Your task: Stop after the line containing "PRESSED_OVERLAP = 0.004": print each line exactly from the first line of the listing up to that point.

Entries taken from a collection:
☆ ☆ ☆ ☆ ☆

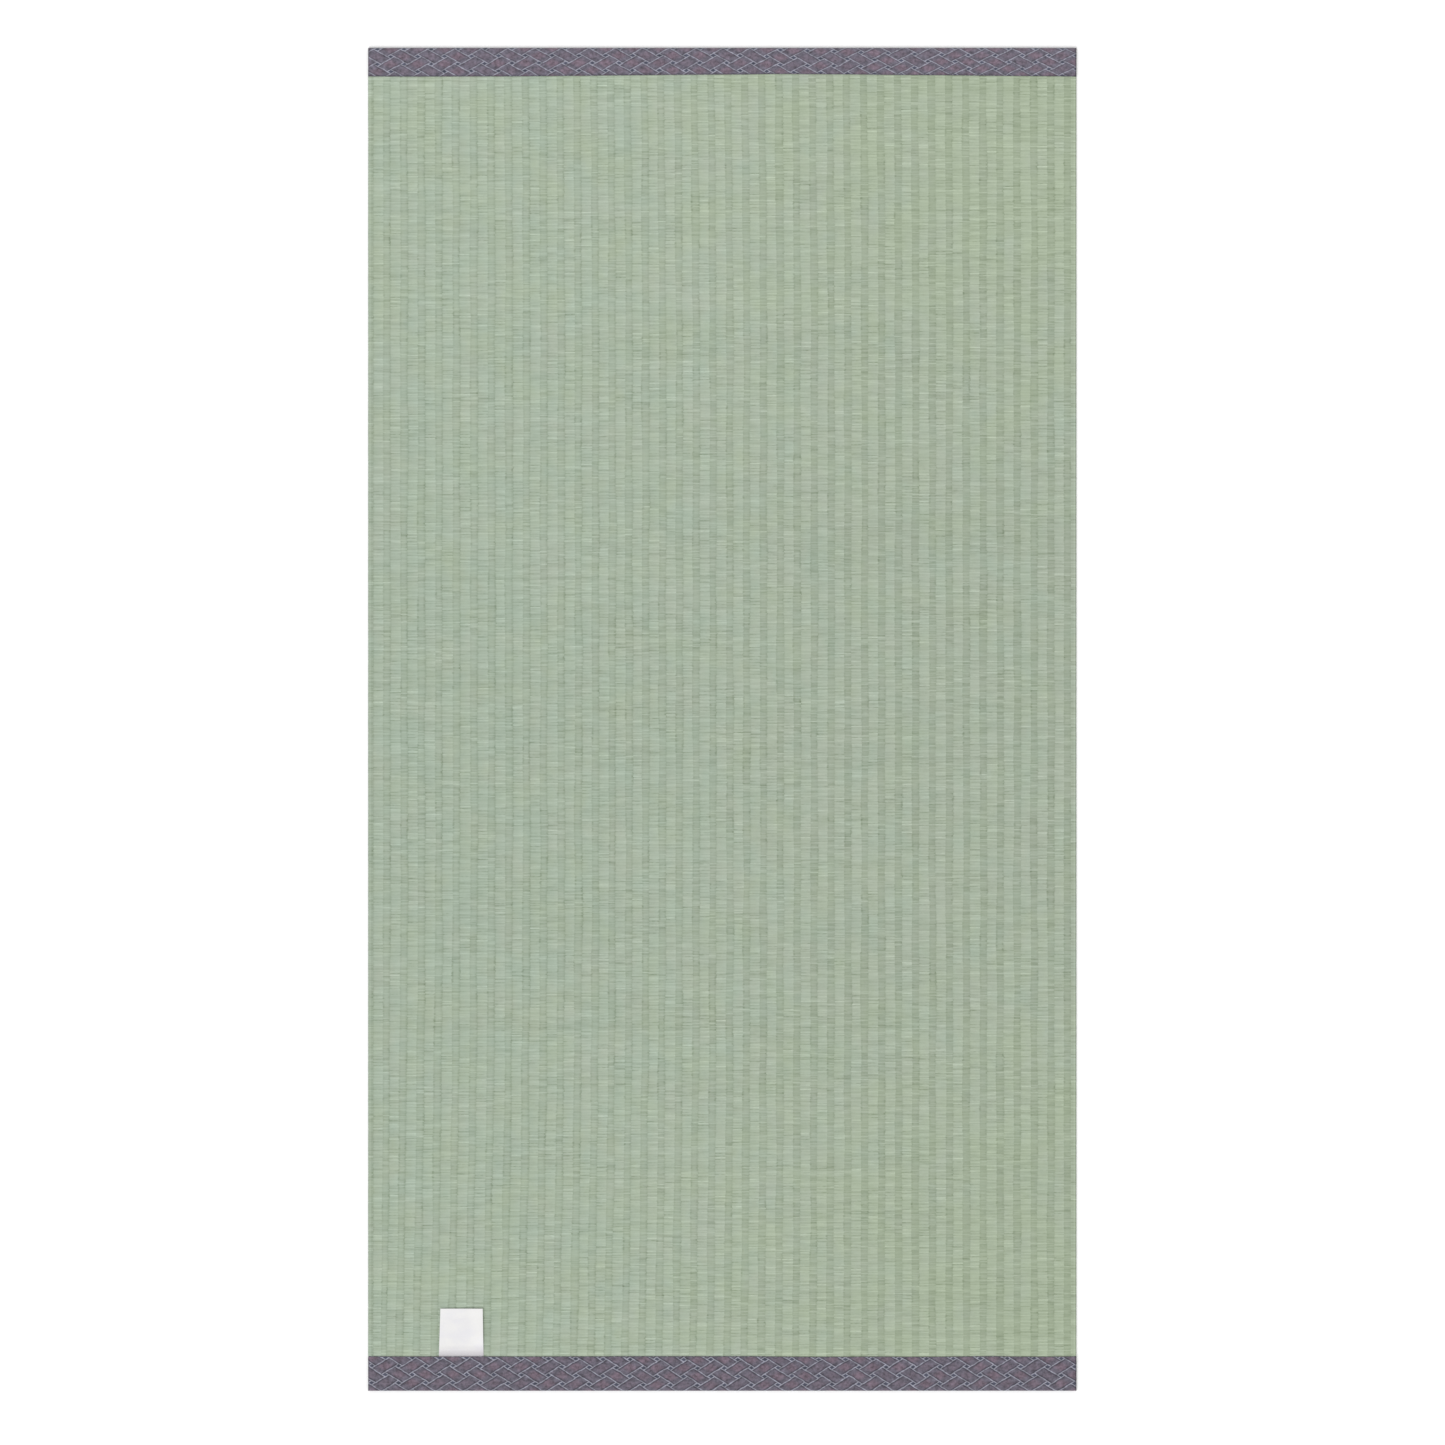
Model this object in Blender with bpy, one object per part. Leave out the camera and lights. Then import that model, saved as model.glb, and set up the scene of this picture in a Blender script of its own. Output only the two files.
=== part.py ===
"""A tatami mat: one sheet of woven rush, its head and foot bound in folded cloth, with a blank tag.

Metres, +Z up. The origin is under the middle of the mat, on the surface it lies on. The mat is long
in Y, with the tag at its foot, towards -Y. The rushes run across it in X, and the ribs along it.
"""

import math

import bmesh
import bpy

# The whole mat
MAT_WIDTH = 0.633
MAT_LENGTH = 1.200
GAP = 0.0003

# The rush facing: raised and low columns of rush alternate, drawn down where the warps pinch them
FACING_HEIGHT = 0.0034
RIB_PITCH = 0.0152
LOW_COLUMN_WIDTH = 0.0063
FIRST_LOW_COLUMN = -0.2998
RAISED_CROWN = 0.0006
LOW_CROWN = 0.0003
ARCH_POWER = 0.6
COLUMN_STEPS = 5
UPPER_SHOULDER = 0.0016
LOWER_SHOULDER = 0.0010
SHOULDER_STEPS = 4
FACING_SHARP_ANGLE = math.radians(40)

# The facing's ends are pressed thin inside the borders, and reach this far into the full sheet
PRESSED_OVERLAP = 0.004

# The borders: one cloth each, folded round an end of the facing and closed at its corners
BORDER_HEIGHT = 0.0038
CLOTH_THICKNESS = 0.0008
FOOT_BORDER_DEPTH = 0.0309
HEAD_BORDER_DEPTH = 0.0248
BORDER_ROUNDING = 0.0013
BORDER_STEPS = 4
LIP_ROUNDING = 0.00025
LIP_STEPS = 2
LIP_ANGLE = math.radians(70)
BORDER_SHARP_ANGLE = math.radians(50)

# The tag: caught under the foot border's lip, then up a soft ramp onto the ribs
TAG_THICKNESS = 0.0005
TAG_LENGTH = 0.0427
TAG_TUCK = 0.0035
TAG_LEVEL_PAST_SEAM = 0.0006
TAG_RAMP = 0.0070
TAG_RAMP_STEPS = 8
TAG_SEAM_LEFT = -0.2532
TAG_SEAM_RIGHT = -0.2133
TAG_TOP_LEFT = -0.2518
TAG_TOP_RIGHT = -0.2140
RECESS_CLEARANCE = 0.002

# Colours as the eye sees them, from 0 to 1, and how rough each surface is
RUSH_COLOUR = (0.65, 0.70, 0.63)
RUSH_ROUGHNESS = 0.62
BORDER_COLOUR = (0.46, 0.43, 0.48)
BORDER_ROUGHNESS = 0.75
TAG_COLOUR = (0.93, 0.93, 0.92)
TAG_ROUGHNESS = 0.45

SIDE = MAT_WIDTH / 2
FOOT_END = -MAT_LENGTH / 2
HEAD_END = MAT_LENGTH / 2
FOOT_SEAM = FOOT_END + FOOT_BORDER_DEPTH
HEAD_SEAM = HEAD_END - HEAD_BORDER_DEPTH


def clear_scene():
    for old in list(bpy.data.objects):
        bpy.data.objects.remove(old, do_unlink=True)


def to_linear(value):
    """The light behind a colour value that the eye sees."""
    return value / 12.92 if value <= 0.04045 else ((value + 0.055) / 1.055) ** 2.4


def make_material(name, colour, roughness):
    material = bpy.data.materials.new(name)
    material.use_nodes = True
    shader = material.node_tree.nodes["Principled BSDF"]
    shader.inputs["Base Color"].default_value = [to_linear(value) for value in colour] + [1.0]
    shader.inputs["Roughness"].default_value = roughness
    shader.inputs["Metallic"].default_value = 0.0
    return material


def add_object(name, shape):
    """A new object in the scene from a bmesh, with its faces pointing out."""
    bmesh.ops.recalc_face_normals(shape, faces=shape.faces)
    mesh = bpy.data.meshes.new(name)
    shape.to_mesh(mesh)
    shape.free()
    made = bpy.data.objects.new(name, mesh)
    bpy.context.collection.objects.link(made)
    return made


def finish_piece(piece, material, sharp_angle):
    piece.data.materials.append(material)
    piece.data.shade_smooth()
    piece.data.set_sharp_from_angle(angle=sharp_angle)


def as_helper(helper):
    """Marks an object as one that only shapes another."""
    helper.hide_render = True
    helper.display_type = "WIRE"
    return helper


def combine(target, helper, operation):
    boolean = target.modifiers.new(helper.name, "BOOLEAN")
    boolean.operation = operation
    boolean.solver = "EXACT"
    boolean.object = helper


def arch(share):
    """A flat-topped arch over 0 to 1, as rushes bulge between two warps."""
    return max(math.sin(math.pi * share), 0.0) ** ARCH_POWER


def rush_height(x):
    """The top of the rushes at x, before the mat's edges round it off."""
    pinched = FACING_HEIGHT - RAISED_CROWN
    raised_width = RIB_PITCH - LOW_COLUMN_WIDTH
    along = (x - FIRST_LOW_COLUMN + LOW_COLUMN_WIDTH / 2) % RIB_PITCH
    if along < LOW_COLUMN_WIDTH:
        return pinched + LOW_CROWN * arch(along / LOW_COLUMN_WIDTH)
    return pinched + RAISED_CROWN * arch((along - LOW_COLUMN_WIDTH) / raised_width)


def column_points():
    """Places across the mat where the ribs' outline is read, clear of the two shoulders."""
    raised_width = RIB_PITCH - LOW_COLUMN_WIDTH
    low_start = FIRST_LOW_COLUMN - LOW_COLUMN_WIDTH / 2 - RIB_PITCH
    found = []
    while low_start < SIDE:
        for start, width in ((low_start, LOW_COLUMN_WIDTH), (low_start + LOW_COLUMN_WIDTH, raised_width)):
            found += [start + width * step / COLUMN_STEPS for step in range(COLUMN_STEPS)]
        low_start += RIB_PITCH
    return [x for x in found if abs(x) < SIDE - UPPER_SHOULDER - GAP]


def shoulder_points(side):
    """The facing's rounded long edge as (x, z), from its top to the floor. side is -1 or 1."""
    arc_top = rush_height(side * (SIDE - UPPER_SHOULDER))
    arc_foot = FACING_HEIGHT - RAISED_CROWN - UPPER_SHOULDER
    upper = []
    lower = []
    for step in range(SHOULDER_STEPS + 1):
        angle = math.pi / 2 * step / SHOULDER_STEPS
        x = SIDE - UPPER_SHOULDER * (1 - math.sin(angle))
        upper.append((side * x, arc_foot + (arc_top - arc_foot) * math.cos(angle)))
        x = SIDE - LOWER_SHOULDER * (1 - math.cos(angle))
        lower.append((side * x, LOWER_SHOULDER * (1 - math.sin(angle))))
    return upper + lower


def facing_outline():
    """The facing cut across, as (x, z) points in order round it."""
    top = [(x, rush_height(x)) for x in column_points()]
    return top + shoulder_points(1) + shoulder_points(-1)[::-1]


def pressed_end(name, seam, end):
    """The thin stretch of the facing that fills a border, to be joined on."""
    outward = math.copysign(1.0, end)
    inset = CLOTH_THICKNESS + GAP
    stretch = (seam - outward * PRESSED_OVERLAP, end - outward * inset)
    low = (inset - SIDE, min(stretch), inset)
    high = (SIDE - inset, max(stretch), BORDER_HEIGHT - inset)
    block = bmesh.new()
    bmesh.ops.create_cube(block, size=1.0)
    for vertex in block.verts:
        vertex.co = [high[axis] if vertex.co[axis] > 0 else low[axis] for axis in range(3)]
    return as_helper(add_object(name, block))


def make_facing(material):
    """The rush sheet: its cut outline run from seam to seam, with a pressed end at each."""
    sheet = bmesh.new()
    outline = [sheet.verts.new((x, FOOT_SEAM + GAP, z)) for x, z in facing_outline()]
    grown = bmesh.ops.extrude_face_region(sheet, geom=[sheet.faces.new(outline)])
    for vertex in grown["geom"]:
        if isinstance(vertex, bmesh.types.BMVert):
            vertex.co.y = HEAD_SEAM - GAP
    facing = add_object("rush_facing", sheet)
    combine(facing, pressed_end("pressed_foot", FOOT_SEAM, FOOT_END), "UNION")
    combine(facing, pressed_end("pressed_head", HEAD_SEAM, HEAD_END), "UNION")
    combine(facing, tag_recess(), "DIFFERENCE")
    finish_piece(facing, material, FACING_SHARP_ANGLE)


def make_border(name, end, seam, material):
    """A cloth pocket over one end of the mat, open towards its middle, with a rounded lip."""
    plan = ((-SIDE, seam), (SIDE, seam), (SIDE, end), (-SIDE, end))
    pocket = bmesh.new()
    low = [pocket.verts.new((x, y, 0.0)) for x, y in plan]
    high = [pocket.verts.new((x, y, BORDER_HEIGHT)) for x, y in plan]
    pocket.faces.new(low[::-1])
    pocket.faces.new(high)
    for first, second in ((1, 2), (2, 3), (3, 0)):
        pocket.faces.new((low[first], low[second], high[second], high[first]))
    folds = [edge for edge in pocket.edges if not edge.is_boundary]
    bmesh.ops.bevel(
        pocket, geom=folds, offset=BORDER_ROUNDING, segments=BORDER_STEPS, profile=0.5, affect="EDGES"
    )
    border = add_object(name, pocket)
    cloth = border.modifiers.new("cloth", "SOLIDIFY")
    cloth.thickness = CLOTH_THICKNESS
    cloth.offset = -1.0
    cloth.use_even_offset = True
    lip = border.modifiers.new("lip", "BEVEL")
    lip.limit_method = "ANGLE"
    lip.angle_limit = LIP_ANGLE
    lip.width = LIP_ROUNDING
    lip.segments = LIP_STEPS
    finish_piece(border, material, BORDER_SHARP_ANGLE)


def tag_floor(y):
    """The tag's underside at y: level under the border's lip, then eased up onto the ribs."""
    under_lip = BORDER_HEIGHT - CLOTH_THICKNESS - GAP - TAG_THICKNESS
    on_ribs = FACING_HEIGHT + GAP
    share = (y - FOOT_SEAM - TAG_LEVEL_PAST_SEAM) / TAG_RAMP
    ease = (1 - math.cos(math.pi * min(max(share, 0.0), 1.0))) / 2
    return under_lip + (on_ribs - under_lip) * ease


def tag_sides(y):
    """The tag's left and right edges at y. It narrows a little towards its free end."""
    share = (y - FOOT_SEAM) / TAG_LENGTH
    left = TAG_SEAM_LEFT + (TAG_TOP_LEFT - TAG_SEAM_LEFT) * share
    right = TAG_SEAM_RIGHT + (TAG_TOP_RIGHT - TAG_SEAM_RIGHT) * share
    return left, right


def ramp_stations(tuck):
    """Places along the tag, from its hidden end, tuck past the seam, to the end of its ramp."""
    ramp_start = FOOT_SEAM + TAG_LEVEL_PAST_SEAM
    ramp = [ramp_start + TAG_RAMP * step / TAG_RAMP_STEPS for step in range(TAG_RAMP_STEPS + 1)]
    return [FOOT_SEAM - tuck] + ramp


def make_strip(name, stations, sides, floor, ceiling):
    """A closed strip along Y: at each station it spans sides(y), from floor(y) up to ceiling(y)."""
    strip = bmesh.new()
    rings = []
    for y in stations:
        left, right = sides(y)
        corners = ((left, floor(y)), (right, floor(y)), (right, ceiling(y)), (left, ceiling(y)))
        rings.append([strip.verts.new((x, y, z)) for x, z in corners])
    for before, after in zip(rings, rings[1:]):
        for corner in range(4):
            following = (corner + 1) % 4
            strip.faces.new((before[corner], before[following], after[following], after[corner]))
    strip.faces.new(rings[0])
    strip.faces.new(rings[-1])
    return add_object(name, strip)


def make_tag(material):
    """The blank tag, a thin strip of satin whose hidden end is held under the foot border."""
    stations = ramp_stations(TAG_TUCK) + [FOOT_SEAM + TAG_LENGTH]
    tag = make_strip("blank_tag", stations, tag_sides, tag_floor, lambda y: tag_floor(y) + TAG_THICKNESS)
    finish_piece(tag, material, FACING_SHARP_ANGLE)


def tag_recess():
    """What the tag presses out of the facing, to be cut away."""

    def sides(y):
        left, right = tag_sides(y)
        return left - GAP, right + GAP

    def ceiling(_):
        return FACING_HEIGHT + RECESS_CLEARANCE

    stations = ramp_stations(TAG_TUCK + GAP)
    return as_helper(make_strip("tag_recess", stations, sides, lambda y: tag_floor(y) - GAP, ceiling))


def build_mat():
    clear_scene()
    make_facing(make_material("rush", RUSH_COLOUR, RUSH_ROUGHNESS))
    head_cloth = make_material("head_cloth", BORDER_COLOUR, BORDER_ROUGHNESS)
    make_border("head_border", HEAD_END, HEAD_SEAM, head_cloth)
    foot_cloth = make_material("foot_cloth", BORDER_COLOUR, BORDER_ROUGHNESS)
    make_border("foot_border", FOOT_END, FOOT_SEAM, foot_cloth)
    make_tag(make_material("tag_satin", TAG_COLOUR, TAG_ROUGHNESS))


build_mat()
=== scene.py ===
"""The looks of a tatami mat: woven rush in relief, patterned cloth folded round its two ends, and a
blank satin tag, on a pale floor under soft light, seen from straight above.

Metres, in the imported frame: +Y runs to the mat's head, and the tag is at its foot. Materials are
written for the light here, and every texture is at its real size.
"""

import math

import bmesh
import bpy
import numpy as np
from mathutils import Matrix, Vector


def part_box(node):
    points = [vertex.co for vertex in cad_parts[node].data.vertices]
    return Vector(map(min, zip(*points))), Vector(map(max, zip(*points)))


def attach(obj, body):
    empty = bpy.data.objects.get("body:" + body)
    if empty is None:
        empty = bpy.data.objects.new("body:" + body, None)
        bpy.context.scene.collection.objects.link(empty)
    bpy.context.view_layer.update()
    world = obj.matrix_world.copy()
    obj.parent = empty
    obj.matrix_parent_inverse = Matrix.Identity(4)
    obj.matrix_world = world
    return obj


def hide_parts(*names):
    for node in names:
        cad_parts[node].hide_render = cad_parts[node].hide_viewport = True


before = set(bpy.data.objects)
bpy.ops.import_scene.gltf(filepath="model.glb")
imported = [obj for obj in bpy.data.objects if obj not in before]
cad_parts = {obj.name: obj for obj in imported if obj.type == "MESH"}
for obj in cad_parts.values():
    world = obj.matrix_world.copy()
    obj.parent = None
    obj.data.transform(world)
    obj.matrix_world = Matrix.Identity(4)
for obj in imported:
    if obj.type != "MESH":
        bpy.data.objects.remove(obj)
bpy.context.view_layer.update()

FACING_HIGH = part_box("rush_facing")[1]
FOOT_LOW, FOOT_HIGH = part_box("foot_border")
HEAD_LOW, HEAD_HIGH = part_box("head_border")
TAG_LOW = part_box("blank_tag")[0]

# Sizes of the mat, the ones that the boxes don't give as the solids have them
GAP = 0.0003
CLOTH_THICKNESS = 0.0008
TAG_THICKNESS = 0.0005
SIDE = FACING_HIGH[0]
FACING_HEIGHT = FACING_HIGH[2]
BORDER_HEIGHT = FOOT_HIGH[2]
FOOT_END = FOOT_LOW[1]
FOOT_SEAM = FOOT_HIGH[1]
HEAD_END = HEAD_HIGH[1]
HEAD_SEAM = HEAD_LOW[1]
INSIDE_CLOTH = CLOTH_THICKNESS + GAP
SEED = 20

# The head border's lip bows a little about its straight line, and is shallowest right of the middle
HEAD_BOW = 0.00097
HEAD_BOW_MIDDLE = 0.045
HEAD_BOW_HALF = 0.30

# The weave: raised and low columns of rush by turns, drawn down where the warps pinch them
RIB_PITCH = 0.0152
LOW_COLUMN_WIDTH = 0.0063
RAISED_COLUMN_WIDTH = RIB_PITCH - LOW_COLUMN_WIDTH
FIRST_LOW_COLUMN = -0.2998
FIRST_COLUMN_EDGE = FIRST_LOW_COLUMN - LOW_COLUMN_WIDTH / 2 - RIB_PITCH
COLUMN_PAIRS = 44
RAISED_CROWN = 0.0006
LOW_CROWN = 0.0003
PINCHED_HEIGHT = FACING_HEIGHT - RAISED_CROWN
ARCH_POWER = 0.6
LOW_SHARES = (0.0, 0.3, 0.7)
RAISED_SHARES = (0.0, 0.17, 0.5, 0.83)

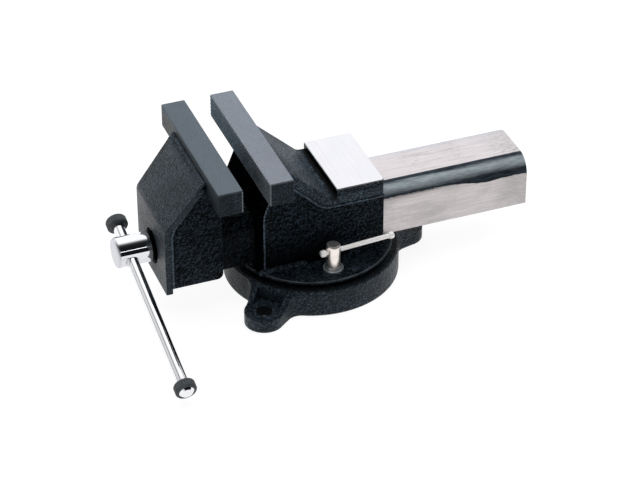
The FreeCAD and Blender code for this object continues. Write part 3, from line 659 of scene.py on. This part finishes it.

☆ ☆ ☆ ☆ ☆

Right answer:
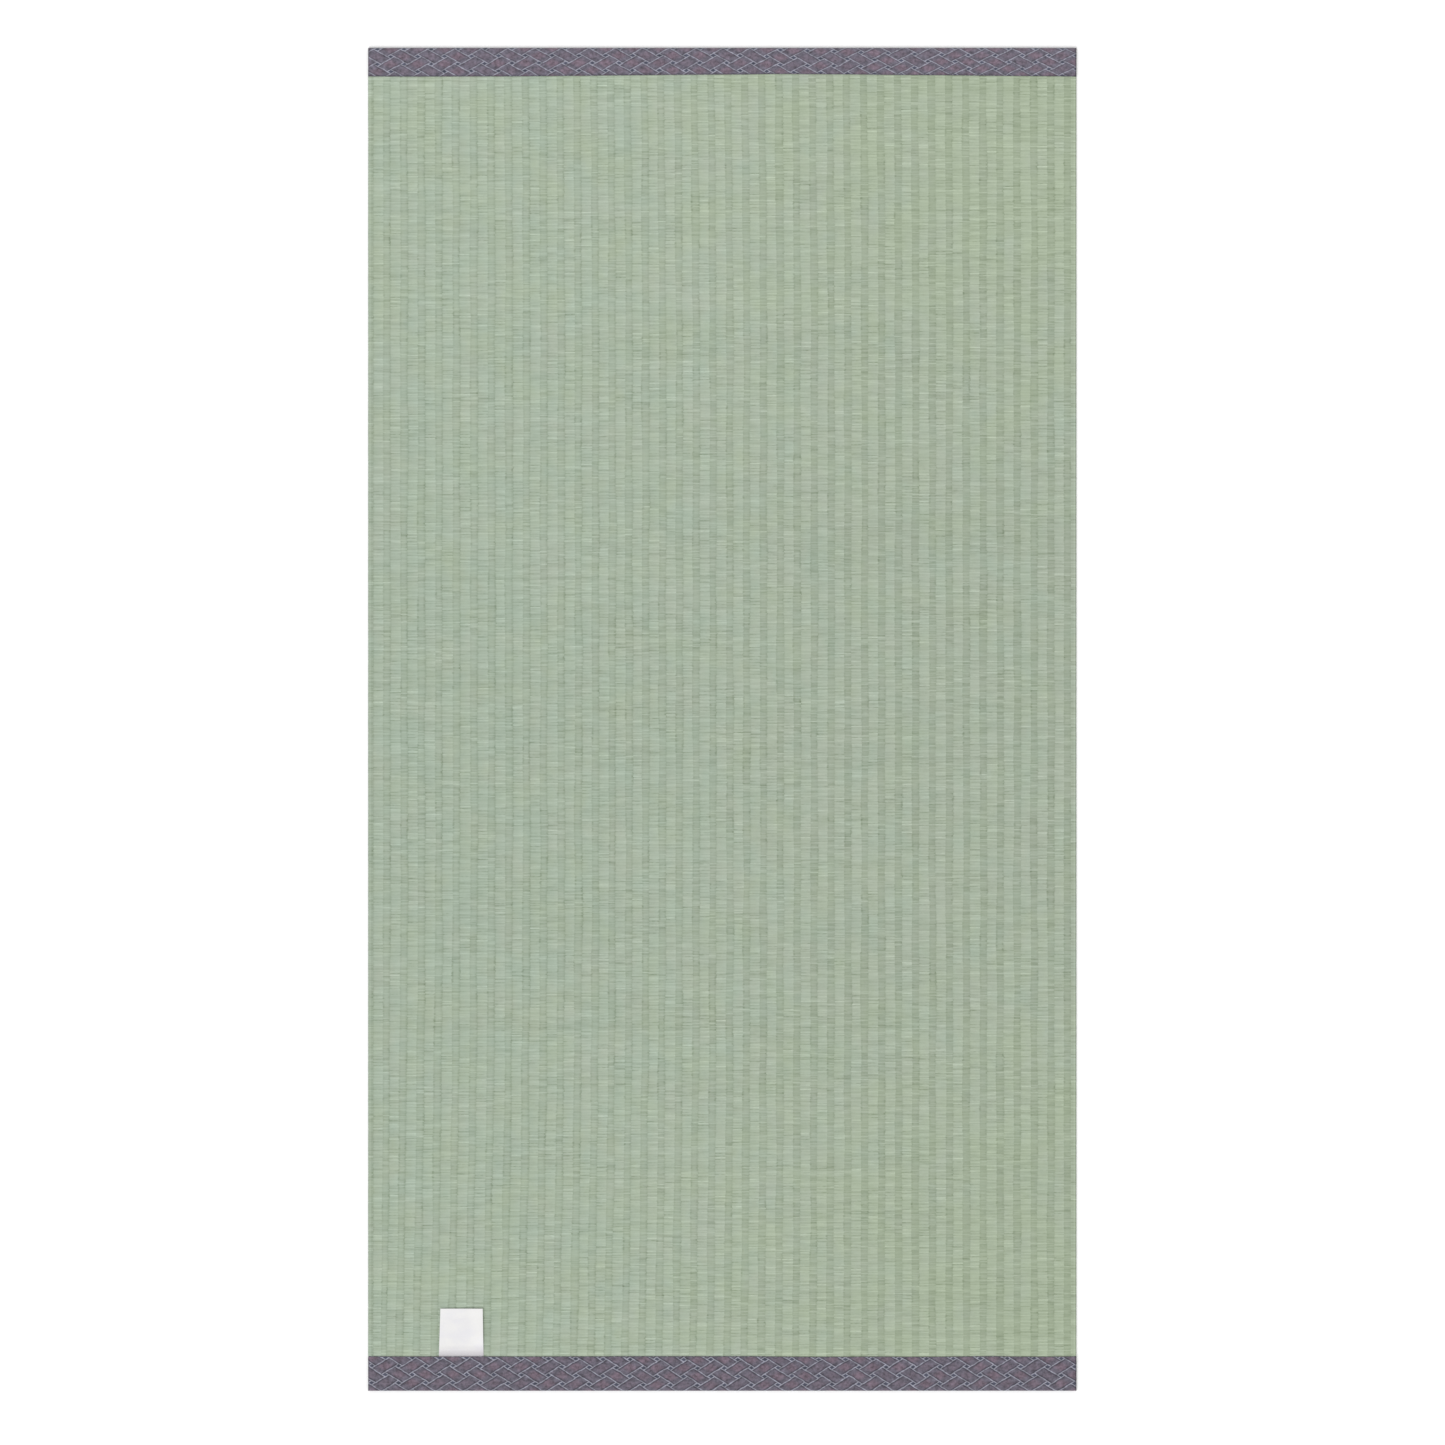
Model this object in Blender with bpy, one object per part. Leave out the camera and lights. Then import that model, saved as model.glb, and set up the scene of this picture in a Blender script of its own. Output only the two files.
=== part.py ===
"""A tatami mat: one sheet of woven rush, its head and foot bound in folded cloth, with a blank tag.

Metres, +Z up. The origin is under the middle of the mat, on the surface it lies on. The mat is long
in Y, with the tag at its foot, towards -Y. The rushes run across it in X, and the ribs along it.
"""

import math

import bmesh
import bpy

# The whole mat
MAT_WIDTH = 0.633
MAT_LENGTH = 1.200
GAP = 0.0003

# The rush facing: raised and low columns of rush alternate, drawn down where the warps pinch them
FACING_HEIGHT = 0.0034
RIB_PITCH = 0.0152
LOW_COLUMN_WIDTH = 0.0063
FIRST_LOW_COLUMN = -0.2998
RAISED_CROWN = 0.0006
LOW_CROWN = 0.0003
ARCH_POWER = 0.6
COLUMN_STEPS = 5
UPPER_SHOULDER = 0.0016
LOWER_SHOULDER = 0.0010
SHOULDER_STEPS = 4
FACING_SHARP_ANGLE = math.radians(40)

# The facing's ends are pressed thin inside the borders, and reach this far into the full sheet
PRESSED_OVERLAP = 0.004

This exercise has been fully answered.